# Humana & code 92928



## jessica1974 (Jul 12, 2013)

Having a problem getting 2 stents in 2 separate vessels paid by Humana. For instance Dr. places a stent 92928 in the LD and then another 92928 RC.  They are paying one of these but not the other. Stating that the # of units billed exceeds the allowed amount.  Is anyone else having this problem?  If so what you are doing to fix it?  We have appealed these many times.  Should we be billing with a 59 on the other stent?  I can't seem to find anything on the Humana website.
Thanks for any help.


----------



## mitchellde (Jul 12, 2013)

are you billing on two separate lines using the RC and the LD modifiers?  If so then yes try using a 59 on the second line.  SOme payers do not recognize the RC and LD modifiers on physician claims as they are designated as facility modifiers.


----------



## jessica1974 (Jul 16, 2013)

Yes mam.
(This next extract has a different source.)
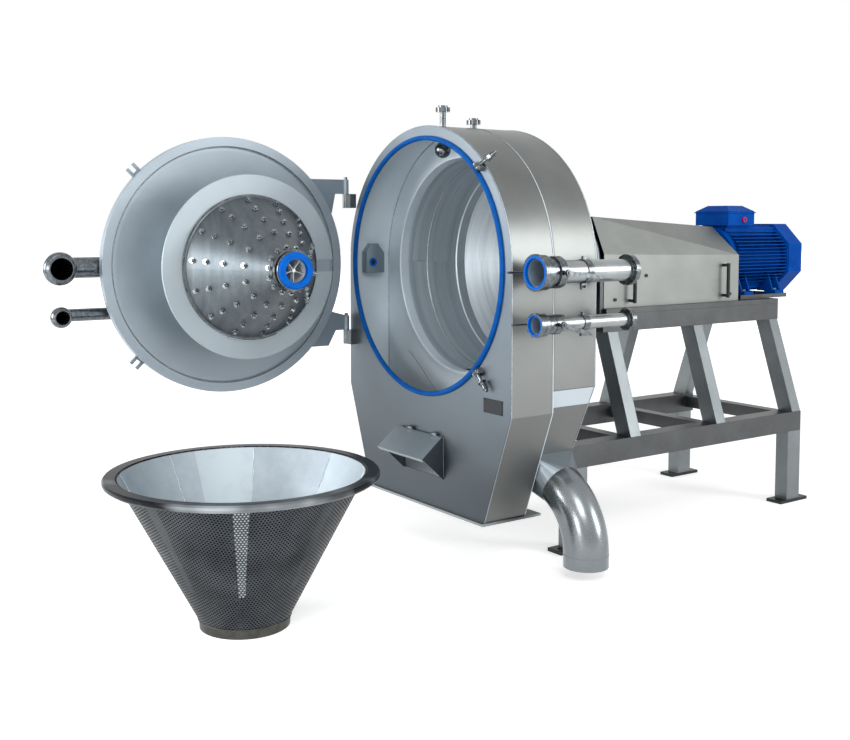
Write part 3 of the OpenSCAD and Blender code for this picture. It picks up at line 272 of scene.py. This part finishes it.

I am billing one without a modifier and one with a 59.  I just got a denial again by Humana with the modifer 59 attached to the 2nd one.  I am at a loss now.


----------



## smiller (Jul 16, 2013)

We've been billing like this:  92928-LD
                                         92928-51-RC
and if a cath was done with it, you add mod 59 to the cath code


----------